* * *
Она помогала мне объяснить любые распавшиеся отношения, о которых я читала. Любые причины, по которым кто-то от кого-то ушел, по которым кто-то решил довольствоваться малым и научиться быть благодарным за то, что было. Я использовала ее, чтобы понимать тех людей, которые объявлялись в моем почтовом ящике с желанием цепляться за других и все их несовершенства, словно они могли их как-то исправить. Должно быть, многие из нас думают, что мы заслуживаем меньшего. Что мы, мы сами, никак не могли бы смириться с тем, что кто-то может считать нас чудесными, оригинальными и тонкими.
Я хотела верить, что возможна большая любовь, гораздо бо́льшая, чем то, чем мы позволяли ей быть. Любовь, которая могла бы сказать: «Знаешь что? К черту твои дурацкие ограничения! Я больше, чем ты. Я сильнее тебя. И я знала тебя и знала, чего ты заслуживаешь, задолго до того, как ты начала вручать свое сердце любому, кому вздумалось обратить на тебя внимание, – и тебе было плевать, если он тебя сломает. Ты драгоценнее, чем осмеливаешься поверить».
* * *
Я могла бы сколько угодно шутить о том, как я писала любовные письма незнакомым людям, и люди могли бы корчить мне в ответ странные гримасы. Но это не мешало мне приходить домой и пугаться того, что жило в моем почтовом ящике. У меня возникало ощущение, что я держу в руках секрет, о котором мы никогда не говорили и к которому никогда не относились всерьез, передавая друг другу по цепочке слова: «Мы одиноки». И как же нас много! Мы одиноки, и мы ищем что угодно, противоположное чувству одиночества. Мы одиноки, и порой это чувство бездонно. Мы одиноки. И все же жизнь способна иногда быть самой чудесной вещью на свете.

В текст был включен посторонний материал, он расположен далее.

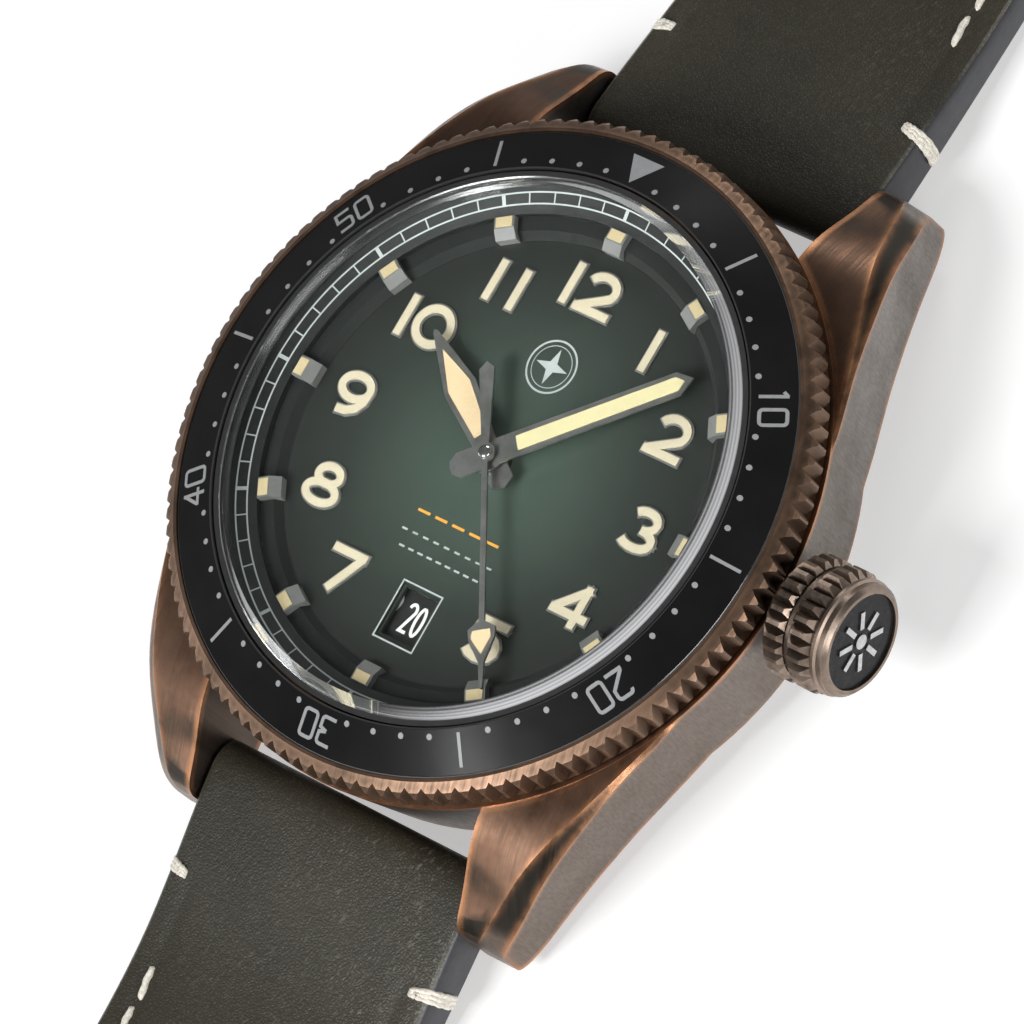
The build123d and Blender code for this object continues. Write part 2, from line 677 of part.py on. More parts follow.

Чудо . Это слово заставляет меня вспомнить первое письмо из первой порции в одну сотню писем, которые я разослала почтой в том октябре. Запрос пришел от девушки из Толедо. Она училась в колледже, и у ее лучшего друга были проблемы с попытками самоубийства. Множественные попытки самоубийства заставляли этих двоих раскачиваться взад-вперед между двумя сферами: ты остаешься здесь – или покидаешь меня? Не могу даже представить себе, какие это наносило травмы обоим. Сохранить жизнь. Лишиться жизни. Сохранить жизнь. Лишиться жизни.
Девушка писала, что, если бы любовное письмо ему написала она, он узнал бы ее почерк и, вероятно, сразу принялся бы ворчать. Он был в конце-то концов всего лишь двадцатилетним парнишкой. Но если бы письмо ему написал кто-то другой – например, человек незнакомый – он мог бы решить, что это по-настоящему круто. Он мог бы решить, что такое письмо достойно того, чтобы бережно хранить его.
Когда я большими буквами выводила его имя поперек страницы, я уже знала, что это будет одно из моих самых любимых писем. Я буду его помнить. Пойми меня правильно. Я считаю, что особым мужеством отличаются все люди, способные попросить незнакомого человека о любовном письме, которое они будут читать самим себе. Но самое сильное впечатление на меня производили случаи, когда человек переступает через себя, чтобы задаться вопросом: «Кому в моей жизни сегодня нужно любовное письмо? Кому в моей жизни нужен я?»
Эта просьба о письме, казалось, шептала с экрана: «Позаботься о нем. Пожалуйста, позаботься о моем друге, потому что я люблю его. И мне нужно, чтобы он остался. Мне нужно, чтобы он остался здесь».
* * *
И еще в таинственном мире писем, обретающих самостоятельную жизнь, была Либби – лучшая подруга одной из моих соседок по квартире. Мы встретились с ней в Центральном парке, когда прибыли в Нью-Йорк. Хотя она переехала в этот город всего за пару месяцев до нас, Либби уже являла собой ходячее и говорящее хранилище знаний обо всем, что касалось Нью-Йорка.
Она носит ярко-желтые солнечные очки, и для нее любой незнакомец – это без двух вдохов лучший друг, родственная душа или будущий спутник в автопробеге по всей стране. Она – единственный на моей памяти человек, который относился к онлайн-знакомствам как к настоящему приключению. Даже если я буду единственной, кто блюет всухую в дамской комнате какого-нибудь мексиканского ресторанчика, это ее ничуть не устрашит, потому что в любом опыте она видит именно то, что опыт собой представляет – то есть возможность узнать больше. Возможность увидеть жизнь с другого кресла в театре. Для этой девушки все является подарком. Она считает, что все на свете истинно драгоценно – и все истинно временно.